You play as Zagreus, son of Hades and champing at the bit to escape the land of the dead to meet his mother and the wider pantheon. A sarcastic teenager, he is forced to run a gauntlet through the planes of hell in order to attempt that escape, and each failure returns him to the halls of Hades to start again.
Neat solutions to explain why a Roguelike has to reset are nothing new, but this is particularly elegant example. Each time Zagreus returns, he can talk to a revolving cast of characters in the hall, along with various folks that he’ll meet while out and about, and uncover more and more details about why they’re here and how they’re faring.
All this is presented via beautiful cel-shaded character portraits and sprightly voice acting, with particular praise merited by the conscious diversity of its designs. The accents might not all be stunning, but the writing is delicious and the manner of its drip-feeding becomes a key factor urging players to keep going.
Gameplay is a top-down brawling affair. A range of weapons are available to choose from at the start of your run, with differing playstyles, but the key to its replayability is the boon system. This sees you occasionally earn rewards from gods like Athena, Poseidon and Dionysus, granting you abilities that play off each other to make for unique tactical approaches on each attempt.
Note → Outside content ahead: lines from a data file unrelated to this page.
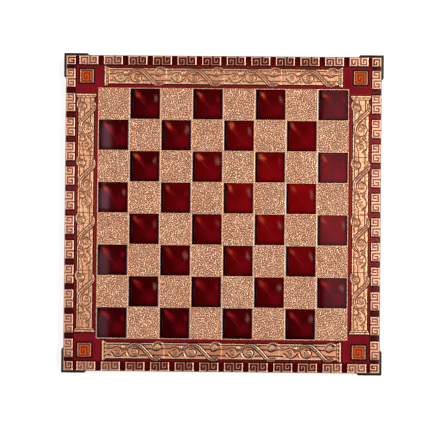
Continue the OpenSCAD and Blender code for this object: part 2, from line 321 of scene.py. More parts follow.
def square_lathe(name, centre, profile, corner_r):
    """Solid whose outline is a square with round corners at each height.

    profile holds half sizes and heights, from the underside's edge up and over to the middle.
    """
    angles = np.radians(np.arange(0, 360, 90)[:, None] + np.linspace(0, 90, 5)[None])
    corner = np.stack([np.cos(angles), np.sin(angles)], -1)
    sign = np.array([[1, 1], [-1, 1], [-1, -1], [1, -1]])[:, None]
    points, faces = [], []
    for half_w, z in profile:
        r = min(corner_r, half_w / 2)
        flat = ((half_w - r) * sign + r * corner).reshape(-1, 2) + centre
        points.append(np.column_stack([flat, np.full(len(flat), z)]))
    n = len(points[0])
    for k in range(len(profile) - 1):
        for i in range(n):
            j = (i + 1) % n
            faces.append([k * n + i, k * n + j, k * n + n + j, k * n + n + i])
    faces.append(list(range(n))[::-1])
    faces.append(list(range(len(profile) * n - n, len(profile) * n)))
    mesh = bpy.data.meshes.new(name)
    mesh.from_pydata((np.vstack(points) * MM).tolist(), [], faces)
    return finished(mesh)


def node_mesh(node):
    """The frame's mesh of a node, with its split points joined."""
    bm = bmesh.new()
    bm.from_mesh(NODES[node].data)
    bmesh.ops.remove_doubles(bm, verts=bm.verts, dist=0.002 * MM)
    return bm


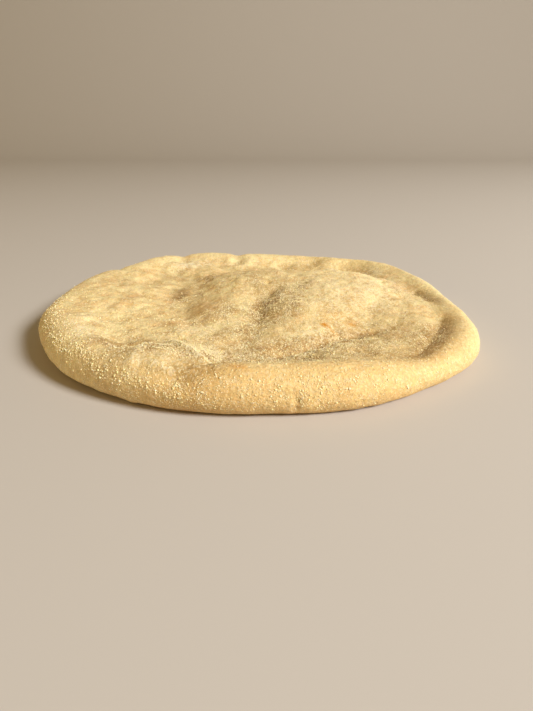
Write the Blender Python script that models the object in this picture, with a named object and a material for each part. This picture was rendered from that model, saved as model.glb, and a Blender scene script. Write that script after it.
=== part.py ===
"""Par-baked pizza base: a round of pale dough with a puffed, uneven rim.

The dough is one solid that lies on its flat underside. A fan of six triangles is divided
evenly and wrapped over the top, round the rim and down to the edge of the underside, so its
faces stay near one size. The outline and the rim's height are short sums of waves and bulges
round the edge. Lobes and creases, each with its own place and size, then shape the surface,
and the largest grains of semolina that dust it are fused on.

Frame: metres, +Z up, the front of the base towards -Y, and the origin at the centre of the
underside. All sizes below are in millimetres, and MM turns them into metres.
"""

import math
import random
from dataclasses import dataclass

import bmesh
import bpy
import numpy as np
from mathutils import Matrix, Vector

MM = 0.001
NODE_NAME = "pizza_base"

# Driving dimensions, in millimetres.
DISC_RADIUS = 118.6
RIM_HEIGHT = 18.5
FLOOR_HEIGHT = 11.5

# Cross-section of the rim: the reach of its rounded shoulder and of its rounded foot, and
# the height of its widest line as a share of the rim's height.
SHOULDER_REACH = 10.5
FOOT_REACH = 9.0
WAIST_SHARE = 0.45

# Divisions of each of the fan's six triangles.
DIVISIONS = 35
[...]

You’ll need to be tactical, too – Hades is a tough nut to crack at first. Over time, though, you’ll unlock buffs that start you off with more health, or let you die once without restarting, and a host of others to make things more straightforward (all of which can be turned off if you want the challenge).
Before long, though, you’ll be dodging and dashing around, casting god-given spells and finding combinations that feel almost game-breakingly powerful until you screw up and die to a mid-run boss. Importantly, though, each run feels valuable, and no time seems wasted, whether because of passive benefits earned over time, or new exchanges triggered with familiar characters.
Once you reach the true endgame, meanwhile, you find a really impressive new slew of content that lets you jack up the game’s difficulty in novel ways to present all-new obstacles, and encouraging mastery of each weapon in turn.
This is a finely-tuned and superbly presented set of systems tied up by an extremely well put-together story, which is about as concrete as videogame praise can get. Hades will be many people’s game of the year, and certainly merits all its acclaim.